Gnosis Pay → Mixpanel Bridge¶

This page is the deep dive on how Cerebro joins Gnosis Pay's on-chain Safe stack to Mixpanel product analytics. Read the Gnosis Pay protocol page first for the on-chain context, and the Privacy & Pseudonyms deep dive for the keyed-hash pattern that makes the join possible without leaking raw addresses.

Why this is harder than it looks¶

The naive question — "is this Mixpanel user a Gnosis Pay cardholder?" — has a deceptively non-trivial answer because the same person can appear in three different identity forms across the GP product flows:

As the original setup owner of the Safe — the EOA they signed in with via passkey or wallet during onboarding, before ownership was transferred to the inaccessible sentinel 0x...0002. After onboarding this EOA only has access through the Delay module.
As a spender delegate of the Safe — a delegate key authorized via the Roles module's AssignRoles event. This is what the GP card-flow infrastructure uses to trigger spends within the user's allowance. It may or may not be the same key as the original owner.
As the Safe address itself — some GP frontend flows call mixpanel.identify(safeAddress) rather than mixpanel.identify(eoaAddress), so the smart-account address shows up as the user's distinct_id.

A bridge that picks one of these and ignores the other two will silently miss most of its target audience. Matching only on the EOA owner — the most obvious choice — collapses the match rate to near-zero, because the Mixpanel distinct_id for many users is not the EOA. The three forms must all be tried.

The solution: pseudonymize all three candidate identifiers, store them in a single union table, and treat any match on any of the three as "this Mixpanel user is a GP cardholder". This is the union-match pattern from the pseudonyms doc.

The identity model¶

int_execution_gpay_safe_identities is the catalog of every (GP Safe, identity role, pseudonym) triple. It's a long-form table — one row per identity, not one row per Safe — so a Safe with two initial owners and three delegates produces six rows (2 + 3 + 1 self).
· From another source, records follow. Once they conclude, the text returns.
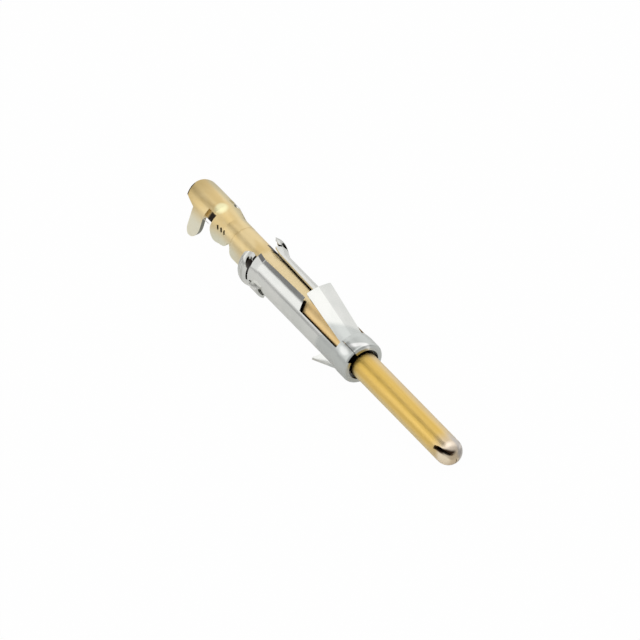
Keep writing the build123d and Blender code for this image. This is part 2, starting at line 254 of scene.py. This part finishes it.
def paint(tree, colour, *layers):
    """A colour under layers, each of which is a mask and its own colour."""
    for mask, over in layers:
        colour = mix_colour(tree, mask, colour, over)
    return colour


def product(tree, *factors):
    """All the factors multiplied together."""
    result = factors[0]
    for factor in factors[1:]:
        result = math_node(tree, "MULTIPLY", result, factor)
    return result


def larger(tree, *values):
    """The largest of the values."""
    result = values[0]
    for value in values[1:]:
        result = math_node(tree, "MAXIMUM", result, value)
    return result


def sum_of_squares(tree, first, second):
    """Sum of the squares of two values."""
    return math_node(tree, "ADD", product(tree, first, first), product(tree, second, second))


def place_in_mm(tree):
    """Place on the object, in millimetres, and its three numbers."""
    scaled = node(
        tree,
        "ShaderNodeVectorMath",
        {0: node(tree, "ShaderNodeTexCoord").outputs["Object"], 1: (1 / MM, 1 / MM, 1 / MM)},
        operation="MULTIPLY",
    ).outputs[0]
    parts = node(tree, "ShaderNodeSeparateXYZ", {0: scaled})
    return scaled, parts.outputs[0], parts.outputs[1], parts.outputs[2]


def facing_x(tree):
    """How far the surface faces along the part: 1 towards the tip, and -1 towards the tongue."""
    normal = node(tree, "ShaderNodeTexCoord").outputs["Normal"]
    return node(tree, "ShaderNodeSeparateXYZ", {0: normal}).outputs[0]


def noise(tree, place, stretch, scale, detail=3.0):
    """Noise over the object, stretched by a factor along each axis."""
    stretched = node(
        tree, "ShaderNodeVectorMath", {0: place, 1: stretch}, operation="MULTIPLY"
    ).outputs[0]
    made = node(tree, "ShaderNodeTexNoise", {"Vector": stretched, "Scale": scale, "Detail": detail})
    return made.outputs["Fac"]


def inside(tree, value, start, end, soft):
    """1 where a value lies between start and end, and 0 outside, with soft borders."""
    return product(
        tree,
        smooth_step(tree, value, start - soft, start + soft),
        smooth_step(tree, value, end + soft, end - soft),
    )


def leaning(tree, x, y, slope):
    """Place along the part less y times a slope, for a border that leans."""
    return math_node(tree, "SUBTRACT", x, math_node(tree, "MULTIPLY", y, slope))


def ellipse(tree, x, y, centre, half):
    """0 at the centre of an ellipse, 1 on its border, and more outside."""
    along = math_node(tree, "DIVIDE", math_node(tree, "SUBTRACT", x, centre[0]), half[0])
    across = math_node(tree, "DIVIDE", math_node(tree, "SUBTRACT", y, centre[1]), half[1])
    return sum_of_squares(tree, along, across)


def spot(tree, x, y, z, centre, half, fade, height):
    """Soft round place on the upper side: 1 in its middle, and 0 outside."""
    around = ellipse(tree, x, y, centre, half)
    return product(tree, smooth_step(tree, around, *fade), smooth_step(tree, z, *height))


def bump(tree, relief, strength, height, under=None):
    """Normal of a surface with relief of a height in millimetres, over another normal if given."""
    inputs = {"Strength": strength, "Distance": height * MM, "Height": relief}
    if under is not None:
        inputs["Normal"] = under
    return node(tree, "ShaderNodeBump", inputs).outputs[0]


def metal(name):
    """New metallic material: itself, its tree and its shader."""
    material = bpy.data.materials.new(name)
    material.use_nodes = True
    tree = material.node_tree
    shader = tree.nodes["Principled BSDF"]
    shader.inputs["Metallic"].default_value = 1.0
    return material, tree, shader


def nose_slit_shade(tree, x, y, z):
    """The slit in the nose, and painted shade in it and on its dark lips, on the camera's side."""
    past_crest = math_node(tree, "SUBTRACT", x, SLIT_CREST_X)
    ahead = smooth_step(tree, past_crest, *SLIT_BEND_STEP)
    bend = blend(tree, ahead, SLIT_BEND_BEHIND, SLIT_BEND_AHEAD)
    drop = product(tree, bend, past_crest, past_crest)
    level = math_node(tree, "SUBTRACT", SLIT_CREST_Z, drop)
    away = math_node(tree, "ABSOLUTE", math_node(tree, "SUBTRACT", z, level))
    reach = smooth_step(tree, x, *SLIT_REACH_X, *SLIT_REACH)
    depth = math_node(tree, "SUBTRACT", reach, away)
    return product(
        tree,
        smooth_step(tree, depth, *SLIT_EDGE),
        smooth_step(tree, y, *SLIT_NEAR_Y),
        inside(tree, x, *SLIT_X),
    )


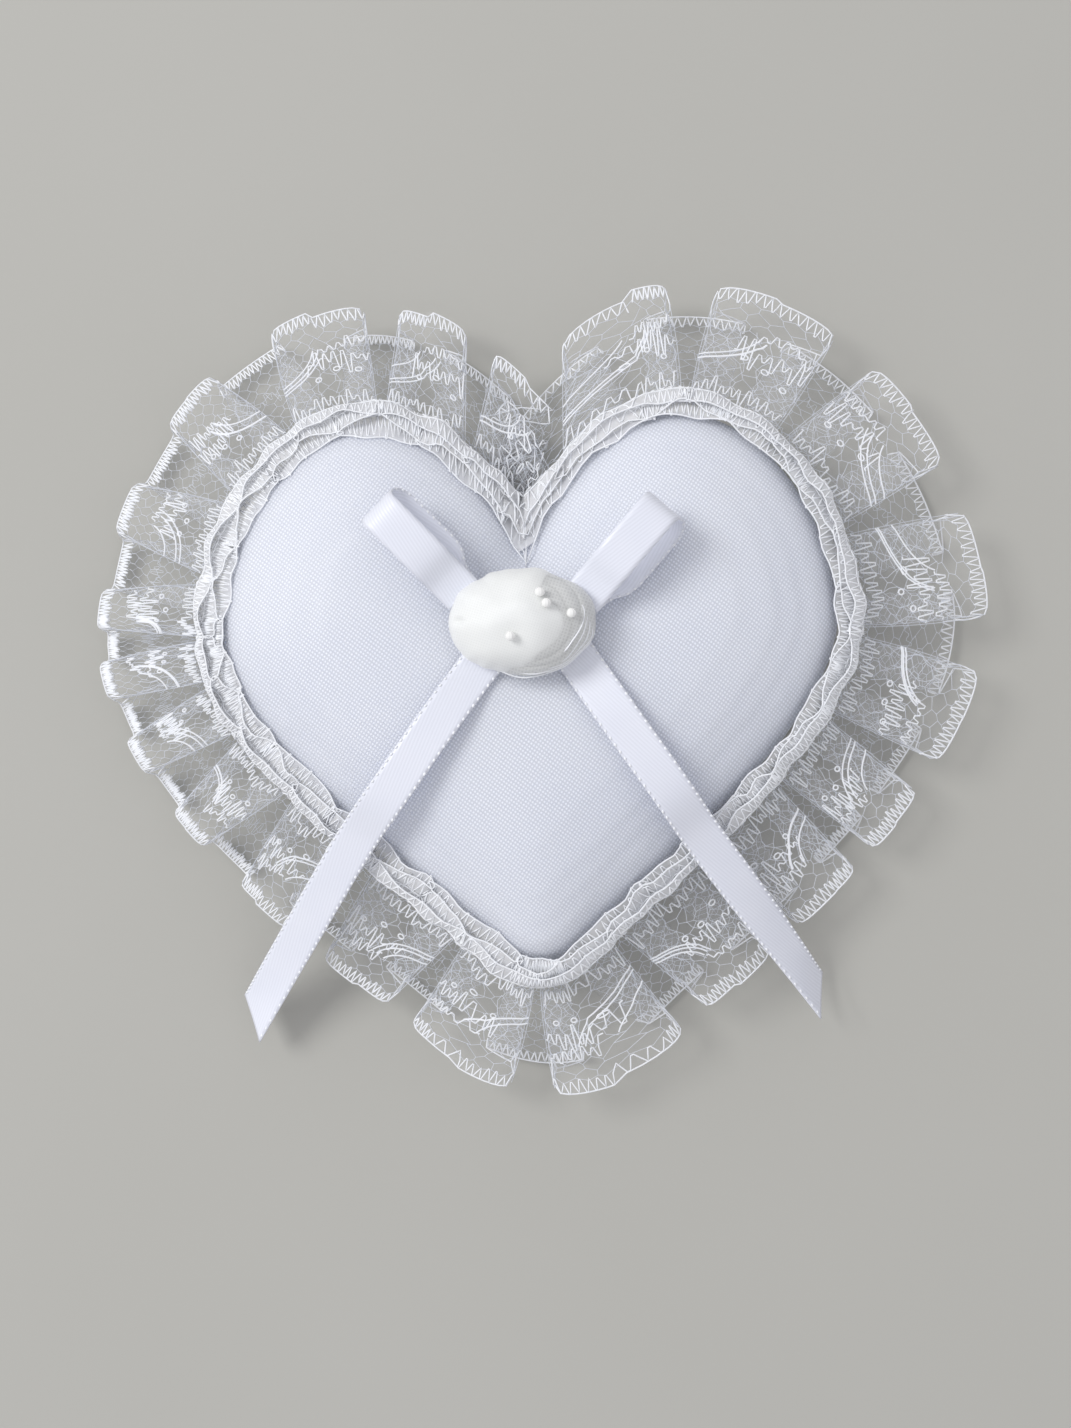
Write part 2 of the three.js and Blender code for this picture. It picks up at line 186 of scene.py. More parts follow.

-- models/execution/gpay/intermediate/int_execution_gpay_safe_identities.sql
WITH gp_safes AS (
    SELECT lower(address) AS gp_safe FROM {{ ref('stg_gpay__wallets') }}
),

initial_owners AS (
    SELECT
        oe.safe_address                            AS gp_safe,
        'initial_owner'                            AS identity_role,
        {{ pseudonymize_address('oe.owner') }}     AS user_pseudonym
    FROM {{ ref('int_execution_safes_owner_events') }} oe
    INNER JOIN gp_safes gs ON lower(oe.safe_address) = gs.gp_safe
    WHERE oe.event_kind = 'safe_setup' AND oe.owner IS NOT NULL
),

delegates AS (
    SELECT
        d.gp_safe,
        'delegate'                                       AS identity_role,
        {{ pseudonymize_address('d.delegate_address') }} AS user_pseudonym
    FROM {{ ref('int_execution_gpay_spender_delegates_current') }} d
),

safe_self AS (
    SELECT
        gp_safe,
        'safe_self'                              AS identity_role,
        {{ pseudonymize_address('gp_safe') }}    AS user_pseudonym
    FROM gp_safes
)

SELECT * FROM initial_owners
UNION ALL SELECT * FROM delegates
UNION ALL SELECT * FROM safe_self

Three identity roles, three sub-queries, one union. The privacy invariant — every column derived from a wallet address goes through pseudonymize_address — is enforced inline in each sub-query. The only column that is not pseudonymized is gp_safe, which we treat as a smart-account identifier rather than as PII (it identifies a card, not a person; if that classification ever changes, the bridge model is the single point to flip).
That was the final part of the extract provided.